═════ Recorded information ═════

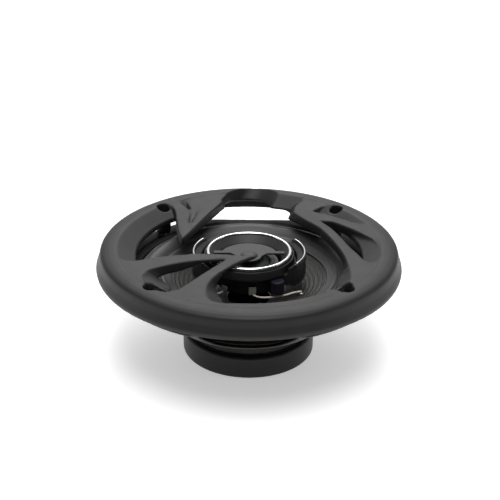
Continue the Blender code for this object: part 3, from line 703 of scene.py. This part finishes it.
def make_spider():
    radius = np.linspace(CONE_NECK_RADIUS + 0.3, SPIDER_EDGE_RADIUS, 200)
    folds = np.cos(math.pi * (radius - SPIDER_FIRST_CREST) / SPIDER_FOLD)
    first, last = SPIDER_FADE_RADII
    fade = (np.clip((radius - first) / SPIDER_FADE, 0.0, 1.0)
            * np.clip((last - radius) / SPIDER_FADE, 0.0, 1.0))
    drop = np.clip((radius - SPIDER_STEP_RADIUS) / SPIDER_STEP_WIDTH, 0.0, 1.0)
    height = (SPIDER_HEIGHT + SPIDER_FOLD_HEIGHT * folds * fade
              - SPIDER_STEP * drop * drop * (3.0 - 2.0 * drop))
    piece = turned("spider_cloth", thick(np.stack([radius, height], 1), SPIDER_HALF_THICKNESS))
    stand_for(piece, "spider")
    blend_by_radius(piece)


def half_round(middle, half_width, low, high, steps=12):
    """Section with a flat foot and a domed top."""
    angles = np.linspace(0.0, math.pi, steps)
    foot = low + 0.35 * (high - low)
    dome = [(middle + half_width * math.cos(a), foot + (high - foot) * math.sin(a)) for a in angles]
    return [(middle + half_width, low)] + dome + [(middle - half_width, low)]


def make_tweeter_trims():
    ring = turned("tweeter_bright_ring", half_round(TRIM_RADIUS, TRIM_HALF_WIDTH, *TRIM_HEIGHTS))
    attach(stand_for(ring, "tweeter_trim_ring"), "frame")
    reach = math.radians(WING_LINE_REACH)
    for name, side, turn in (("left", -1.0, math.pi), ("right", 1.0, 0.0)):
        angle = turn + np.linspace(-reach, reach, WING_LINE_POINTS)
        path = np.stack([side * WING_LINE_CENTRE + WING_LINE_RADIUS * np.cos(angle),
                         WING_LINE_RADIUS * np.sin(angle),
                         np.full(WING_LINE_POINTS, WING_LINE_HEIGHT)], 1)
        line = tube(f"wing_line_{name}", path, *WING_LINE_HALF_SIZES)
        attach(stand_for(line, f"wing_trim_{name}"), "frame")


def make_tweeter_moving_parts():
    cap_foot = (CAP_LINE[0][0], CAP_LINE[-1][1])
    cap = turned("tweeter_cap", np.vstack([curve_through(CAP_LINE, 4), [cap_foot]]), 64,
                 at=tuple(centre_of("tweeter_hub_cap")))
    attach(stand_for(cap, "tweeter_hub_cap"), "frame")
    bow = np.radians(np.linspace(1.0, 76.0, 24))
    dome_line = np.stack([DOME_RADIUS * np.sin(bow), DOME_BASE + DOME_RISE * np.cos(bow)], 1)
    dome = turned("dome_film", thick(dome_line, DOME_HALF_THICKNESS), 120)
    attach(stand_for(dome, "tweeter_dome"), "dome")
    roll = turned("dome_roll", thick(curve_through(ROLL_LINE, 6), ROLL_HALF_THICKNESS), 120)
    stand_for(roll, "tweeter_surround")
    blend_by_radius(roll)


# Lead routes from the tabs, and from the terminals, to the cone
TWEETER_LEAD_ROUTES = {
    "right": [(2.6, -23.3, 46.8), (6.5, -24.2, 45.8), (13.5, -23.3, 45.5), (21.5, -20.8, 45.7),
              (26.6, -18.0, 45.9), (30.7, -15.8, 45.4)],
    "left": [(-14.9, -18.4, 46.4), (-17.4, -19.4, 45.6), (-22.0, -19.2, 45.4), (-26.8, -17.6, 46.0),
             (-30.0, -16.0, 45.7)],
}
TINSEL_ROUTE = [(6.4, 54.8, 30.7), (6.3, 51.5, 32.2), (6.0, 46.0, 34.6), (5.6, 39.0, 35.6),
                (5.2, 33.0, 36.6), (5.0, 30.2, 39.4)]


def make_lead(name, node, route, half_width):
    """Braided lead along a route from the frame to the cone, baked in place."""
    piece = tube(name, curve_through(route, 14), half_width, half_width, 24, BRAID_STRANDS)
    stand_for(piece, node)
    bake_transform(piece)


def make_leads():
    for side, route in TWEETER_LEAD_ROUTES.items():
        make_lead(f"tweeter_lead_{side}_braid", f"tweeter_lead_{side}", route,
                  TWEETER_LEAD_HALF_WIDTH)
    for name, side in (("positive", -1.0), ("negative", 1.0)):
        route = [(side * x, y, z) for x, y, z in TINSEL_ROUTE]
        make_lead(f"tinsel_lead_{name}_braid", f"tinsel_lead_{name}", route, TINSEL_LEAD_HALF_WIDTH)


def make_eyelets():
    """A small dome of solder on each eyelet, where a lead meets the cone."""
    for side in ("left", "right"):
        node = f"cone_eyelet_{side}"
        foot, top = (corner.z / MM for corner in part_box(node))
        dome = curve_through([(1.35, foot + 0.08), (1.2, foot + 0.3), (0.9, foot + 0.4),
                              (0.6, top - 0.1), (0.3, top), (0.02, top)], 5)
        section = np.vstack([[(0.02, foot), (1.3, foot)], dome])
        piece = turned(f"eyelet_{side}_solder", section, 40, tuple(centre_of(node)))
        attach(stand_for(piece, node), "cone")


def dress_remaining_nodes():
    """CAD nodes that keep their own shape take their slot's finish."""
    for node, obj in NODES.items():
        if not obj.hide_render:
            obj.data.materials.clear()
            obj.data.materials.append(FINISHES[SLOT_OF[node]])


# ---------------------------------------------------------------- studio

def make_floor():
    half = 0.5 * FLOOR_SIZE
    mesh = bpy.data.meshes.new("floor")
    mesh.from_pydata([(-half, -half, 0.0), (half, -half, 0.0), (half, half, 0.0), (-half, half, 0.0)],
                     [], [(0, 1, 2, 3)])
    mesh.materials.append(studio_floor())
    floor = bpy.data.objects.new("floor", mesh)
    bpy.context.scene.collection.objects.link(floor)


def make_surroundings():
    """White studio: bright behind and overhead, dim at the sides and on the camera's side."""
    world = bpy.data.worlds.new("studio")
    world.use_nodes = True
    bpy.context.scene.world = world
    nodes, links = world.node_tree.nodes, world.node_tree.links
    split = nodes.new("ShaderNodeSeparateXYZ")
    links.new(nodes.new("ShaderNodeTexCoord").outputs["Generated"], split.inputs[0])

    def rise(source, low, high, dim, bright):
        node = nodes.new("ShaderNodeMapRange")
        node.interpolation_type = "SMOOTHSTEP"
        links.new(source, node.inputs["Value"])
        limits = {"From Min": low, "From Max": high, "To Min": dim, "To Max": bright}
        for socket, value in limits.items():
            node.inputs[socket].default_value = value
        return node.outputs[0]

    def combined(operation, *sources):
        node = nodes.new("ShaderNodeMath")
        node.operation = operation
        for source, socket in zip(sources, node.inputs):
            links.new(source, socket)
        return node.outputs[0]

    behind = rise(split.outputs["Y"], -0.2, 0.75, FRONT_LIGHT, BACK_LIGHT)
    overhead = rise(split.outputs["Z"], 0.45, 0.95, 0.0, TOP_LIGHT)
    middle = rise(combined("ABSOLUTE", split.outputs["X"]), 0.05, 0.75, 1.0, SIDE_SHARE)
    strength = combined("MULTIPLY", combined("MAXIMUM", behind, overhead), middle)
    links.new(strength, nodes["Background"].inputs["Strength"])
    nodes["Background"].inputs["Color"].default_value = (1.0, 1.0, 1.0, 1.0)


def add_softbox(name, place, aim, size, watts):
    light = bpy.data.lights.new(name, "AREA")
    light.shape = "DISK"
    light.size = size
    light.energy = watts
    lamp = bpy.data.objects.new(name, light)
    bpy.context.scene.collection.objects.link(lamp)
    lamp.location = place
    lamp.rotation_mode = "QUATERNION"
    lamp.rotation_quaternion = (Vector(aim) - Vector(place)).to_track_quat("-Z", "Y")


def make_camera():
    data = bpy.data.cameras.new("camera")
    data.lens = LENS
    data.sensor_width = 36.0
    data.clip_start, data.clip_end = 0.02, 50.0
    camera = bpy.data.objects.new("camera", data)
    bpy.context.scene.collection.objects.link(camera)
    elevation = math.radians(CAMERA_ELEVATION)
    back = Vector((0.0, -math.cos(elevation), math.sin(elevation)))
    roll = Matrix.Rotation(math.radians(CAMERA_ROLL), 3, "Z").to_quaternion()
    turn = (-back).to_track_quat("-Z", "Y") @ roll
    camera.location = AIM + back * CAMERA_DISTANCE
    camera.rotation_mode = "QUATERNION"
    camera.rotation_quaternion = turn
    bpy.context.scene.camera = camera


def main():
    bpy.context.scene.view_settings.view_transform = "Standard"
    make_camera()
    make_fine_copies()
    make_cone()
    make_surround()
    make_spider()
    make_tweeter_trims()
    make_tweeter_moving_parts()
    make_leads()
    make_eyelets()
    dress_remaining_nodes()
    make_floor()
    make_surroundings()
    for softbox in SOFTBOXES:
        add_softbox(*softbox)


main()
bpy.context.view_layer.update()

═════

§ **Goal of the exercise**:
Write down again the exact lines running from the beginning of the data to the line containing "blend_by_radius(piece)", with both ends included.

§ **Response below**:
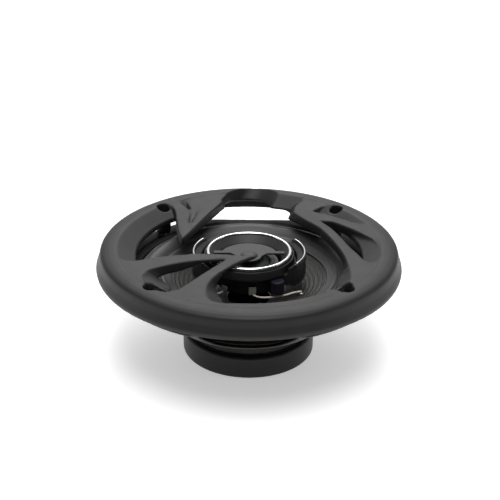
Continue the Blender code for this object: part 3, from line 703 of scene.py. This part finishes it.
def make_spider():
    radius = np.linspace(CONE_NECK_RADIUS + 0.3, SPIDER_EDGE_RADIUS, 200)
    folds = np.cos(math.pi * (radius - SPIDER_FIRST_CREST) / SPIDER_FOLD)
    first, last = SPIDER_FADE_RADII
    fade = (np.clip((radius - first) / SPIDER_FADE, 0.0, 1.0)
            * np.clip((last - radius) / SPIDER_FADE, 0.0, 1.0))
    drop = np.clip((radius - SPIDER_STEP_RADIUS) / SPIDER_STEP_WIDTH, 0.0, 1.0)
    height = (SPIDER_HEIGHT + SPIDER_FOLD_HEIGHT * folds * fade
              - SPIDER_STEP * drop * drop * (3.0 - 2.0 * drop))
    piece = turned("spider_cloth", thick(np.stack([radius, height], 1), SPIDER_HALF_THICKNESS))
    stand_for(piece, "spider")
    blend_by_radius(piece)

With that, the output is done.